Angesichts solch weiter Bögen und Schwünge ist es verständlich, dass Mario Sempf regional bleibt und in Ruhe die angebliche Hexe Heidine Widemann aus Glashütte zu ihrer Verbrennung am Rabenstein nahe des Wilsdruffer Tores begleitet. Dort vernimmt er “markerschütterndes Geschrei”, und wittert den “Gestank von verbranntem Holz und verkohltem Fleisch”. Es geht ans Eingemachte, und das ist erkennbar wörtlich zu nehmen.


Lassen Sie sich daher von Mario Sempf statt in Archive und Bibliotheken hinaus zu Köpfungen, Nagelungen und einigen verdammt zähen Hinrichtungen mit dem Schwert führen, bei denen auch schon mal die Ehefrau des Henkers glaubt, einspringen zu müssen (und es mit tragikkomischen, jedenfalls unerwartet tödlichen Folgen auch tut), weil ihr schluffiger Gatte auf einmal weiche Knie bekommt.
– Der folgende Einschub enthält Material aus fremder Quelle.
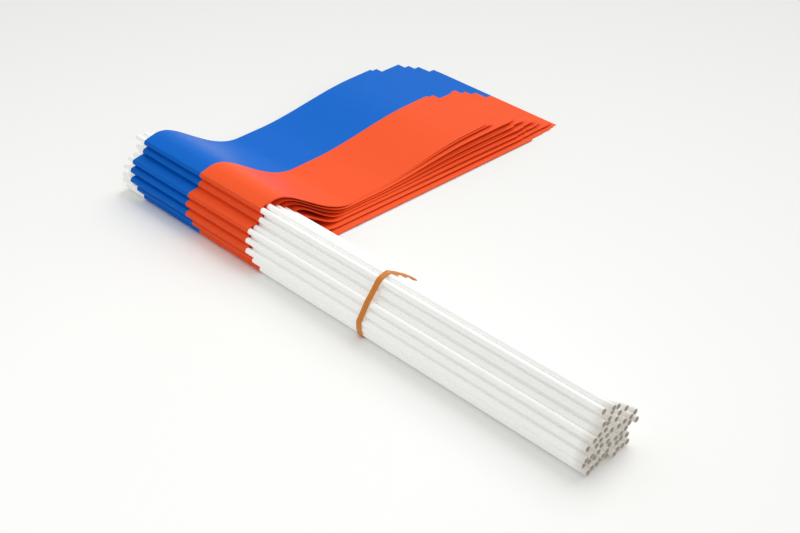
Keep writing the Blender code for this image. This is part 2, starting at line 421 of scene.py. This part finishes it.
def floor_material():
    n = Nodes("white_table")
    place = n.place()
    cloud = n.noise(place, 3.0, 2.0)
    offset = n.add("ShaderNodeVectorMath", {"operation": "DISTANCE"}, {0: place, 1: FLOOR_LIT_MIDDLE})
    ends = {"From Min": FLOOR_SHADE_START, "From Max": FLOOR_SHADE_END}
    # painted shade: the table darkens away from its lit middle, standing in for the light falling off
    painted_floor_shade = n.add("ShaderNodeMapRange", {}, {"Value": offset.outputs["Value"], **ends}).outputs[0]
    near = n.mix(cloud, (0.950, 0.953, 0.940), (0.940, 0.943, 0.930))
    return n.shade(Base_Color=n.mix(painted_floor_shade, near, (0.68, 0.68, 0.672)), Roughness=0.6)


# ---- pieces ----


def add_piece(name, mesh, body):
    obj = bpy.data.objects.new(name, mesh)
    bpy.context.scene.collection.objects.link(obj)
    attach(obj, body)
    return obj


def solid_mesh(name, bm, thickness):
    """The open sheet in bm, thickened evenly about its middle, as a mesh."""
    mesh = bpy.data.meshes.new(name)
    bm.to_mesh(mesh)
    bm.free()
    helper = bpy.data.objects.new(name + "_helper", mesh)
    bpy.context.scene.collection.objects.link(helper)
    solid = helper.modifiers.new("Thickness", "SOLIDIFY")
    solid.thickness = thickness
    solid.offset = 0.0
    solid.use_even_offset = True
    graph = bpy.context.evaluated_depsgraph_get()
    thick = bpy.data.meshes.new_from_object(helper.evaluated_get(graph))
    bpy.data.objects.remove(helper)
    bpy.data.meshes.remove(mesh)
    thick.name = name
    thick.shade_smooth()
    thick.set_sharp_from_angle(angle=math.radians(40))
    return thick


def stations(start, end, step):
    count = max(1, round((end - start) / step))
    return [start + (end - start) * n / count for n in range(1, count + 1)]


def free_stations(flag):
    r = flag.row
    halves = range(2 * flag.index + 1, 2 * ROWS[r].sticks - 1)
    over = [row_left(r) + n * PITCHES[r] / 2 for n in halves]
    return (
        over
        + stations(row_right(r), TOP_DROP_END, DROP_STEP)
        + stations(TOP_DROP_END, TOP_DROP_END + FLY, STACK_STEP)
    )


def wound_profile(flag):
    """The glued turns round the tube, from the seam to where the sheet leaves the tube's top."""
    sweep = (SLEEVE_SIDES + SIDES * ROWS[flag.row].turns) * STEP_ANGLE
    steps = round(sweep / (2 * math.pi) * WOUND_STEPS)
    leaving = math.pi / 2 + flag.tilt
    growth = (PAPER + WIND_GAP) / (2 * math.pi)
    top = SLEEVE_FLATS[flag.row] - PAPER / 2
    points = []
    for n in range(steps + 1):
        back = sweep * (1 - n / steps)
        radius = min(TUBE_RADIUS + WOUND_GAP + PAPER / 2 + growth * (sweep - back), top)
        angle = leaving + back
        points.append((flag.x + radius * math.cos(angle), flag.z + radius * math.sin(angle)))
    return points


def free_length(flag):
    """What the extra turns leave of the sheet."""
    turn = 2 * SIDES * (STICK_FLAT + GLUE + PAPER) * math.tan(HALF_STEP)
    return FLY - ROWS[flag.row].turns * turn


def sheet_profile(flag):
    """The sheet's section across the sticks, as (x, z, length along the free sheet)."""
    free = free_length(flag)
    wound = wound_profile(flag)
    points = []
    length = 0.0
    for here, there in zip(wound, wound[1:]):
        length -= math.dist(here, there)
    for here, there in zip(wound, wound[1:]):
        points.append((*here, length))
        length += math.dist(here, there)
    x, z = wound[-1]
    length = 0.0
    points.append((x, z, length))
    for u in free_stations(flag):
        next_x = BUNDLE_X + u
        next_z = sheet_height(flag, u)
        step = math.hypot(next_x - x, next_z - z)
        share = min(1.0, (free - length) / step)
        x, z = x + (next_x - x) * share, z + (next_z - z) * share
        length += step * share
        points.append((x, z, length))
        if share < 1.0:
            break
    return points


def sheet_mesh(name, flag):
    """The flag's sheet. Its map, flat, holds the place on the uncut sheet, in hoists."""
    bm = bmesh.new()
    flat = bm.loops.layers.uv.new("flat")
    place = {}
    lines = []
    for x, z, length in sheet_profile(flag):
        line = []
        for across in (HOIST / 2, 0.0, -HOIST / 2):
            drift = flag.skew * max(length, 0.0)
            vert = bm.verts.new((x, flag.slip + drift + across, z))
            place[vert] = (length / HOIST, across / HOIST + 0.5)
            line.append(vert)
        lines.append(line)
    for here, there in zip(lines, lines[1:]):
        for n in range(len(here) - 1):
            face = bm.faces.new((here[n], here[n + 1], there[n + 1], there[n]))
            for loop in face.loops:
                loop[flat].uv = place[loop.vert]
    return solid_mesh(name, bm, PAPER)


def tube_profile():
    """The tube's wall, as (radius, distance from the tip), with its cut edges broken."""
    inner = TUBE_RADIUS - STICK_WALL
    b = TUBE_ROUNDING
    end = STICK_LENGTH
    return [
        (inner + b, 0.0),
        (TUBE_RADIUS - b, 0.0),
        (TUBE_RADIUS, b),
        (TUBE_RADIUS, end - b),
        (TUBE_RADIUS - b, end),
        (inner + b, end),
        (inner, end - b),
        (inner, b),
    ]


CUT_FACES = (0, 4)  # of the tube's profile
BORE_FACES = (5, 6, 7)


def add_tube(bm, flag):
    tip = HOIST / 2 + TIP_LENGTH + flag.stick_slip
    profile = tube_profile()
    rings = []
    for n in range(TUBE_SIDES):
        angle = 2 * math.pi * n / TUBE_SIDES
        ring = [
            bm.verts.new((flag.x + r * math.cos(angle), tip - along, flag.z + r * math.sin(angle)))
            for r, along in profile
        ]
        rings.append(ring)
    for n, ring in enumerate(rings):
        following = rings[(n + 1) % TUBE_SIDES]
        for k in range(len(profile)):
            m = (k + 1) % len(profile)
            face = bm.faces.new((ring[k], ring[m], following[m], following[k]))
            # the cut ends and the bore take the cut plastic, whose beige grey is painted shade
            face.material_index = 1 if k in CUT_FACES + BORE_FACES else 0


def tube_mesh(name, flags):
    bm = bmesh.new()
    for flag in flags:
        add_tube(bm, flag)
    bmesh.ops.recalc_face_normals(bm, faces=bm.faces)
    mesh = bpy.data.meshes.new(name)
    bm.to_mesh(mesh)
    bm.free()
    mesh.shade_smooth()
    mesh.set_sharp_from_angle(angle=math.radians(50))
    return mesh


def stick_corners(flag, radius):
    turn = flag.tilt + HALF_STEP
    angles = [turn + n * STEP_ANGLE for n in range(SIDES)]
    return [(flag.x + radius * math.cos(a), flag.z + radius * math.sin(a)) for a in angles]


def turn_of(a, b, c):
    return (b[0] - a[0]) * (c[1] - a[1]) - (b[1] - a[1]) * (c[0] - a[0])


def hull(points):
    """Corners of the tightest loop round the points, anticlockwise."""

    def half(ordered):
        kept = []
        for p in ordered:
            while len(kept) > 1 and turn_of(kept[-2], kept[-1], p) <= 0:
                kept.pop()
            kept.append(p)
        return kept[:-1]

    ordered = sorted(points)
    return half(ordered) + half(ordered[::-1])


def even_loop(points, step):
    """Points a step apart along the closed loop."""
    loop = [Vector(p) for p in points]
    sides = [(a, b, (b - a).length) for a, b in zip(loop, loop[1:] + loop[:1])]
    total = sum(length for a, b, length in sides)
    count = round(total / step)
    places = [total * n / count for n in range(count)]
    made = []
    start = 0.0
    for a, b, length in sides:
        made += [a.lerp(b, (s - start) / length) for s in places if start <= s < start + length]
        start += length
    return made


def band_section():
    """A slit rubber strip's section with broken corners, as (out, along the sticks)."""
    half = BAND_WIDTH / 2
    c = BAND_CORNER
    t = BAND_THICKNESS
    return [
        (0.0, half - c),
        (c, half),
        (t - c, half),
        (t, half - c),
        (t, c - half),
        (t - c, -half),
        (c, -half),
        (0.0, c - half),
    ]


def rubber_band(flags, material):
    """The band: a strip that follows the outer sticks, drifting a little along them."""
    corners = [c for flag in flags for c in stick_corners(flag, STICK_RADIUS + BAND_CLEARANCE)]
    loop = even_loop(hull(corners), 0.0011)
    section = band_section()
    count = len(loop)
    bm = bmesh.new()
    rings = []
    for n, here in enumerate(loop):
        along = (loop[(n + 1) % count] - loop[n - 1]).normalized()
        out = Vector((along.y, -along.x))
        turn = 2 * math.pi * n / count
        drift = 0.0006 * math.sin(turn + 0.6) + 0.00025 * math.sin(3 * turn)
        ring = []
        for height, side in section:
            p = here + out * height
            ring.append(bm.verts.new((p.x, BAND_Y + drift + side, p.y)))
        rings.append(ring)
    for n, ring in enumerate(rings):
        following = rings[(n + 1) % count]
        for k in range(len(section)):
            m = (k + 1) % len(section)
            bm.faces.new((ring[k], following[k], following[m], ring[m]))
    bmesh.ops.recalc_face_normals(bm, faces=bm.faces)
    mesh = bpy.data.meshes.new("rubber_band_strip")
    bm.to_mesh(mesh)
    bm.free()
    mesh.shade_smooth()
    mesh.set_sharp_from_angle(angle=math.radians(50))
    mesh.materials.append(material)
    band = add_piece("rubber_band_strip", mesh, "band")
    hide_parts("rubber_band")


def make_sheet(name, flag, body, material):
    mesh = sheet_mesh(name, flag)
    mesh.materials.append(material)
    sheet = add_piece(name, mesh, body)
    return sheet


def make_tubes(name, flags, body, materials):
    mesh = tube_mesh(name, flags)
    for material in materials:
        mesh.materials.append(material)
    return add_piece(name, mesh, body)


def make_flags(flags):
    paper = printed_paper()
    plastic = (white_plastic(), cut_plastic_painted_shade())
    number = 0
    inner = [flag for flag in flags if not is_modelled(flag)]
    inner_tubes = make_tubes("inner_sticks", inner, ROOT, plastic)
    for flag in flags:
        if is_modelled(flag):
            number += 1
            body = f"flag_{number:02d}"
            tube = make_tubes(f"tube_{number:02d}", [flag], body, plastic)
            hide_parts(f"stick_{number:02d}")
            sheet = make_sheet(f"sheet_{number:02d}", flag, body, paper)
            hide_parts(f"paper_{number:02d}")
        else:
            name = f"inner_sheet_{inner.index(flag) + 1:02d}"
            sheet = make_sheet(name, flag, ROOT, paper)


# ---- stage ----


def make_floor():
    bpy.ops.mesh.primitive_plane_add(size=FLOOR_SIZE)
    floor = bpy.context.object
    floor.name = "table"
    floor.location.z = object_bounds()[0].z - 0.00002
    floor.data.materials.append(floor_material())


def make_key():
    key = bpy.data.lights.new("key", "SUN")
    key.energy = KEY_STRENGTH
    key.angle = KEY_ANGLE
    obj = bpy.data.objects.new("key", key)
    obj.rotation_euler = (-Vector(KEY_FROM)).to_track_quat("-Z", "Y").to_euler()
    bpy.context.scene.collection.objects.link(obj)


def make_sky():
    sky = bpy.data.worlds.new("soft_white")
    sky.use_nodes = True
    nodes = sky.node_tree.nodes
    links = sky.node_tree.links
    side = nodes.new("ShaderNodeVectorMath")
    side.operation = "DOT_PRODUCT"
    side.inputs[1].default_value = SKY_BRIGHT_SIDE
    strength = nodes.new("ShaderNodeMapRange")
    strength.inputs["From Min"].default_value = -1.0
    strength.inputs["To Min"].default_value = SKY_DIM
    strength.inputs["To Max"].default_value = SKY_BRIGHT
    links.new(nodes.new("ShaderNodeTexCoord").outputs["Generated"], side.inputs[0])
    links.new(side.outputs["Value"], strength.inputs["Value"])
    back = nodes["Background"]
    back.inputs["Color"].default_value = (1.0, 1.0, 0.985, 1.0)
    links.new(strength.outputs[0], back.inputs["Strength"])
    bpy.context.scene.world = sky


def make_camera():
    data = bpy.data.cameras.new("camera")
    data.lens = LENS_MM
    data.sensor_width = SENSOR_MM
    data.clip_start = 0.05
    camera = bpy.data.objects.new("camera", data)
    camera.location = CAMERA_AT
    turned = Matrix.Rotation(math.radians(CAMERA_TURN - 90), 4, "Z")
    tilted = Matrix.Rotation(math.radians(90 - CAMERA_DOWN), 4, "X")
    rolled = Matrix.Rotation(math.radians(CAMERA_ROLL), 4, "Z")
    camera.rotation_euler = (turned @ tilted @ rolled).to_euler()
    bpy.context.scene.collection.objects.link(camera)
    bpy.context.scene.camera = camera


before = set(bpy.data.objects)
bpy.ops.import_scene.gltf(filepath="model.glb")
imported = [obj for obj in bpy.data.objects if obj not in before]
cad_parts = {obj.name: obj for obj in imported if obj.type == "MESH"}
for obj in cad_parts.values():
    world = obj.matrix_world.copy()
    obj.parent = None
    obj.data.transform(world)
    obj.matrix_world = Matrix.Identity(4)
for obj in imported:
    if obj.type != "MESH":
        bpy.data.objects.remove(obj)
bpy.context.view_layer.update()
bundle = all_flags()
make_camera()
make_sky()
make_key()
make_flags(bundle)
rubber_band(bundle, amber_rubber())
make_floor()
bpy.context.scene.view_settings.view_transform = "Standard"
Zum Glück geht es übrigens nicht immer tödlich aus. Hin und wieder gab es beispielsweise Begnadigungs-Akte nach “dreimaligem zum Tode Erschrecken”… Und wer das Buch aufmerksam liest, wird sogar den Stein finden, auf dem zwischen Seershausen und Ohof bis heute “mittem im Wald” geschrieben steht: “Hinrichtungsstätte des ehemaligen Amtes Mensen, letzte Hinrichtung am 27. Februar 1829.”


In diesem Sinne: Viel Freue mit der regionalgeschichtlichen Anekdoten- und Berichts-Sammlung, die der Autor schwungvoll für Sie, liebe und gewiss unbescholtene Leser/innen, zusammengetragen hat.